◆ GOAL OF THE EXERCISE: Give back the whole listing exactly as shown.

◆ INFORMATION SHOWN:

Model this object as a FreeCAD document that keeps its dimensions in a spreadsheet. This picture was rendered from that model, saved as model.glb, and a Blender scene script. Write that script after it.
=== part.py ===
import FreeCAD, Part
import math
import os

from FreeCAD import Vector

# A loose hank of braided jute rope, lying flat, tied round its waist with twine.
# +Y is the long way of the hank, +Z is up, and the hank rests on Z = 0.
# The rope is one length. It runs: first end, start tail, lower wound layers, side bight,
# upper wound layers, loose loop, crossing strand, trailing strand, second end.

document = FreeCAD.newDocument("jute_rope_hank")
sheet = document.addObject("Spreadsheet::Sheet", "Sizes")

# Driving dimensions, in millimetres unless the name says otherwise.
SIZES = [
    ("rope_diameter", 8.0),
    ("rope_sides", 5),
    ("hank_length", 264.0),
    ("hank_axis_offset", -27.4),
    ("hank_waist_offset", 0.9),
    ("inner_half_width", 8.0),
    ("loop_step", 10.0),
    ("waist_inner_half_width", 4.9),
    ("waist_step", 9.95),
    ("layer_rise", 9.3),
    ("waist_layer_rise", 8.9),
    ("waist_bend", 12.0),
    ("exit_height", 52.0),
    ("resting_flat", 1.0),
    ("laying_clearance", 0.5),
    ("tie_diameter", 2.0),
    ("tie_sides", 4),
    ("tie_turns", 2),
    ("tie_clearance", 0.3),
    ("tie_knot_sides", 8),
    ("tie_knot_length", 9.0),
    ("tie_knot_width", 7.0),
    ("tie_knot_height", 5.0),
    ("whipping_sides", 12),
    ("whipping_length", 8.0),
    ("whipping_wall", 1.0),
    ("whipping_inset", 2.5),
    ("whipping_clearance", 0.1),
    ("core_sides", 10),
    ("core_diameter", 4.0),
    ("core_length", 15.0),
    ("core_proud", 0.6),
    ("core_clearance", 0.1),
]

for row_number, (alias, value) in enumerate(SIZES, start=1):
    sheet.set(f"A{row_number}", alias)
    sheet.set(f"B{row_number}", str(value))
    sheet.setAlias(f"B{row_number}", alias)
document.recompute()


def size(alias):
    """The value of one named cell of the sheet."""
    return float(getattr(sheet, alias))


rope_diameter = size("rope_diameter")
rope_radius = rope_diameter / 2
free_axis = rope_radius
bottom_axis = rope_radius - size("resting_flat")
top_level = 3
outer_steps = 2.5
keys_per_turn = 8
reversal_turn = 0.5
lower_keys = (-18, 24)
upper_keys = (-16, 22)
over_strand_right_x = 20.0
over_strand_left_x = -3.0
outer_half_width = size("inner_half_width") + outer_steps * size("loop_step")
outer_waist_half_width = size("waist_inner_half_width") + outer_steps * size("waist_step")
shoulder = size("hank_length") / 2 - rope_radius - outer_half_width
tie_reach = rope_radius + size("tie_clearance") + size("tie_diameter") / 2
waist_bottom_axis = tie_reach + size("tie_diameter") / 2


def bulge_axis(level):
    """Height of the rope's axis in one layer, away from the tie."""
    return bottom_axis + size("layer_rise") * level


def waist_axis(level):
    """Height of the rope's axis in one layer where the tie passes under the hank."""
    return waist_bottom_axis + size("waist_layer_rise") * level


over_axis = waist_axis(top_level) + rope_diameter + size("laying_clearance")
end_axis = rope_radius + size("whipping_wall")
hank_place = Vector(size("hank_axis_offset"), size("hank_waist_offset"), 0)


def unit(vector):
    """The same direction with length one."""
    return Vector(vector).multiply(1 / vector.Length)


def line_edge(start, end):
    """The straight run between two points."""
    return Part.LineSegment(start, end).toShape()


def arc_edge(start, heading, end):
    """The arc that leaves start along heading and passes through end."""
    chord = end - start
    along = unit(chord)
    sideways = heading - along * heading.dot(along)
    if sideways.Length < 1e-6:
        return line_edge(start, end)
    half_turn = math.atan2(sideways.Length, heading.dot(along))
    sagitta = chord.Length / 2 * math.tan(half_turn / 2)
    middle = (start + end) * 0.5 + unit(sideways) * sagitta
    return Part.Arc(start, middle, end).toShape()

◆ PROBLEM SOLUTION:
Model this object as a FreeCAD document that keeps its dimensions in a spreadsheet. This picture was rendered from that model, saved as model.glb, and a Blender scene script. Write that script after it.
=== part.py ===
import FreeCAD, Part
import math
import os

from FreeCAD import Vector

# A loose hank of braided jute rope, lying flat, tied round its waist with twine.
# +Y is the long way of the hank, +Z is up, and the hank rests on Z = 0.
# The rope is one length. It runs: first end, start tail, lower wound layers, side bight,
# upper wound layers, loose loop, crossing strand, trailing strand, second end.

document = FreeCAD.newDocument("jute_rope_hank")
sheet = document.addObject("Spreadsheet::Sheet", "Sizes")

# Driving dimensions, in millimetres unless the name says otherwise.
SIZES = [
    ("rope_diameter", 8.0),
    ("rope_sides", 5),
    ("hank_length", 264.0),
    ("hank_axis_offset", -27.4),
    ("hank_waist_offset", 0.9),
    ("inner_half_width", 8.0),
    ("loop_step", 10.0),
    ("waist_inner_half_width", 4.9),
    ("waist_step", 9.95),
    ("layer_rise", 9.3),
    ("waist_layer_rise", 8.9),
    ("waist_bend", 12.0),
    ("exit_height", 52.0),
    ("resting_flat", 1.0),
    ("laying_clearance", 0.5),
    ("tie_diameter", 2.0),
    ("tie_sides", 4),
    ("tie_turns", 2),
    ("tie_clearance", 0.3),
    ("tie_knot_sides", 8),
    ("tie_knot_length", 9.0),
    ("tie_knot_width", 7.0),
    ("tie_knot_height", 5.0),
    ("whipping_sides", 12),
    ("whipping_length", 8.0),
    ("whipping_wall", 1.0),
    ("whipping_inset", 2.5),
    ("whipping_clearance", 0.1),
    ("core_sides", 10),
    ("core_diameter", 4.0),
    ("core_length", 15.0),
    ("core_proud", 0.6),
    ("core_clearance", 0.1),
]

for row_number, (alias, value) in enumerate(SIZES, start=1):
    sheet.set(f"A{row_number}", alias)
    sheet.set(f"B{row_number}", str(value))
    sheet.setAlias(f"B{row_number}", alias)
document.recompute()


def size(alias):
    """The value of one named cell of the sheet."""
    return float(getattr(sheet, alias))


rope_diameter = size("rope_diameter")
rope_radius = rope_diameter / 2
free_axis = rope_radius
bottom_axis = rope_radius - size("resting_flat")
top_level = 3
outer_steps = 2.5
keys_per_turn = 8
reversal_turn = 0.5
lower_keys = (-18, 24)
upper_keys = (-16, 22)
over_strand_right_x = 20.0
over_strand_left_x = -3.0
outer_half_width = size("inner_half_width") + outer_steps * size("loop_step")
outer_waist_half_width = size("waist_inner_half_width") + outer_steps * size("waist_step")
shoulder = size("hank_length") / 2 - rope_radius - outer_half_width
tie_reach = rope_radius + size("tie_clearance") + size("tie_diameter") / 2
waist_bottom_axis = tie_reach + size("tie_diameter") / 2


def bulge_axis(level):
    """Height of the rope's axis in one layer, away from the tie."""
    return bottom_axis + size("layer_rise") * level


def waist_axis(level):
    """Height of the rope's axis in one layer where the tie passes under the hank."""
    return waist_bottom_axis + size("waist_layer_rise") * level


over_axis = waist_axis(top_level) + rope_diameter + size("laying_clearance")
end_axis = rope_radius + size("whipping_wall")
hank_place = Vector(size("hank_axis_offset"), size("hank_waist_offset"), 0)


def unit(vector):
    """The same direction with length one."""
    return Vector(vector).multiply(1 / vector.Length)


def line_edge(start, end):
    """The straight run between two points."""
    return Part.LineSegment(start, end).toShape()


def arc_edge(start, heading, end):
    """The arc that leaves start along heading and passes through end."""
    chord = end - start
    along = unit(chord)
    sideways = heading - along * heading.dot(along)
    if sideways.Length < 1e-6:
        return line_edge(start, end)
    half_turn = math.atan2(sideways.Length, heading.dot(along))
    sagitta = chord.Length / 2 * math.tan(half_turn / 2)
    middle = (start + end) * 0.5 + unit(sideways) * sagitta
    return Part.Arc(start, middle, end).toShape()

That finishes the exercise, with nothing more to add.